- 5-7 pound bone in pork shoulder
- Kosher salt
- Freshly ground pepper
- Two 28 oz. cans diced tomatoes in juice
- 2 cups white wine
- 8 whole garlic cloves
- 1 large fennel bulb, thinly sliced
- 3 inch sprig fresh rosemary, leaves stripped
- 3 tablespoons Hojiblanca EVOO
- Preheat the oven to 450.
- Rub the entire pork shoulder with a tablespoon of Hojiblanca oil, season the entire surface area liberally with salt and freshly ground pepper and place in the roasting pan, fat side up.

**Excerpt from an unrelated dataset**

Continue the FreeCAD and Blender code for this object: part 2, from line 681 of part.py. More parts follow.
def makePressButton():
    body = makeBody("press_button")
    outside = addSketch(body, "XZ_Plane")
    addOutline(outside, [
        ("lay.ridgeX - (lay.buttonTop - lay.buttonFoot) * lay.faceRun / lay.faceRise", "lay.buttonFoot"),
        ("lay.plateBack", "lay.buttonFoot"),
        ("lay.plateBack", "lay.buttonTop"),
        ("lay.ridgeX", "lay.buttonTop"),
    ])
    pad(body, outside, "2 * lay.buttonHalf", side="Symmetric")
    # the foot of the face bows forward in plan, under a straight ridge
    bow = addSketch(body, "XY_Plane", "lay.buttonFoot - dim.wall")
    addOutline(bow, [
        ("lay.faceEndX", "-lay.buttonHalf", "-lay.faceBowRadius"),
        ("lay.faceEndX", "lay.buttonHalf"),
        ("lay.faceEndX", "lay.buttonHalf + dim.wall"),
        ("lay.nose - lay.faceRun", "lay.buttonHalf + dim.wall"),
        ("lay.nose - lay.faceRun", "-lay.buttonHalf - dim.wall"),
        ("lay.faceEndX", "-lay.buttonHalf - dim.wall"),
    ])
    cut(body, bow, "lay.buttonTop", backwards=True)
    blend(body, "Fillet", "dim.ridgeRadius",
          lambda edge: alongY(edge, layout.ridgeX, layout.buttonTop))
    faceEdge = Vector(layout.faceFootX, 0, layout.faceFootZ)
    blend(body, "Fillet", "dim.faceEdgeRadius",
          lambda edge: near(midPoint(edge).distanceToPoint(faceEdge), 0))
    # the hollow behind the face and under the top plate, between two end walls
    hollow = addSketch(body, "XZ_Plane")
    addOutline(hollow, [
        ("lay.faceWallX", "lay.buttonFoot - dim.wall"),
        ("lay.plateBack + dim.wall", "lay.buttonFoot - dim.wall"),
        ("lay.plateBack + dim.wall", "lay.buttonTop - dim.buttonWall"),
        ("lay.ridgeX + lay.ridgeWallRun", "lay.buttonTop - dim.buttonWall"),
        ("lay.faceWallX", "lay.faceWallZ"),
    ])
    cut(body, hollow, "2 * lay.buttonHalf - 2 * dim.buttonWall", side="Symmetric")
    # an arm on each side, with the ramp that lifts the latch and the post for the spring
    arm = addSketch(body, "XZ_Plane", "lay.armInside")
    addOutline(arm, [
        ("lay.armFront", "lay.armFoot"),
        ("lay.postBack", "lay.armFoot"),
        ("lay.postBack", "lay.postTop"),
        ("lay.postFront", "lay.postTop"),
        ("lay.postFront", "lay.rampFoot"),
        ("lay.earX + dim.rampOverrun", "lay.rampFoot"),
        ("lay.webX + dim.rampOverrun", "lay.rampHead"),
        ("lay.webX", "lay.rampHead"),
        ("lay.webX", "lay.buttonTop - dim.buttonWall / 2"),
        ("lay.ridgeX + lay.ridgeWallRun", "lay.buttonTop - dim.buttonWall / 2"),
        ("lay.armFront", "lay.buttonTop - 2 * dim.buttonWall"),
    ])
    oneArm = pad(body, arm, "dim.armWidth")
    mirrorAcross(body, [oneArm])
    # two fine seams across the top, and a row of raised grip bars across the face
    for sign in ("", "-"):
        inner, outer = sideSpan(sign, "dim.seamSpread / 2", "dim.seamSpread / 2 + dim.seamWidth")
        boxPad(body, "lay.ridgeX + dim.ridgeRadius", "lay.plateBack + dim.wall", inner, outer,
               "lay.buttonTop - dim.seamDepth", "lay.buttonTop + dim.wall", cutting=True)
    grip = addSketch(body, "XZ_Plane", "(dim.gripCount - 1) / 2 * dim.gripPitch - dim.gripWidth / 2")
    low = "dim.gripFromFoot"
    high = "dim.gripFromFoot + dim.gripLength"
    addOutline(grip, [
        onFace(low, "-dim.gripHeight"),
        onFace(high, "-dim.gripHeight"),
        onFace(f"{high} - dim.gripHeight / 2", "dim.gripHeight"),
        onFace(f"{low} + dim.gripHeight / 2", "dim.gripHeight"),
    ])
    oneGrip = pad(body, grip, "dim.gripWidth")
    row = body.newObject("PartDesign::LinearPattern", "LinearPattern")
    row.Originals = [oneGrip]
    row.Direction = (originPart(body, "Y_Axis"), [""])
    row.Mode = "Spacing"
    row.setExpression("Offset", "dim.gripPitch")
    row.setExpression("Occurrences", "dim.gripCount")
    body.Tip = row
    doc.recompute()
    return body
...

- Arrange the vegetables around the roast in the pan, drizzle and toss with another tablespoon of olive oil, and season with salt and pepper.
- Roast the shoulder and vegetables uncovered at 450 for 20 minutes until the vegetables begin to take color and the pork roast is browned.
- Reduce the oven to 350.
- In a large bowl, mix together the tomatoes, wine, a tablespoon of the Ultra Premium Hojiblanca, and the rosemary leaves. Adjust the seasoning with salt and pepper. Pour evenly over the roast and vegetables in the pan.
- With heavy duty foil, tightly seal the roasting pan and roast at 350 for five hours.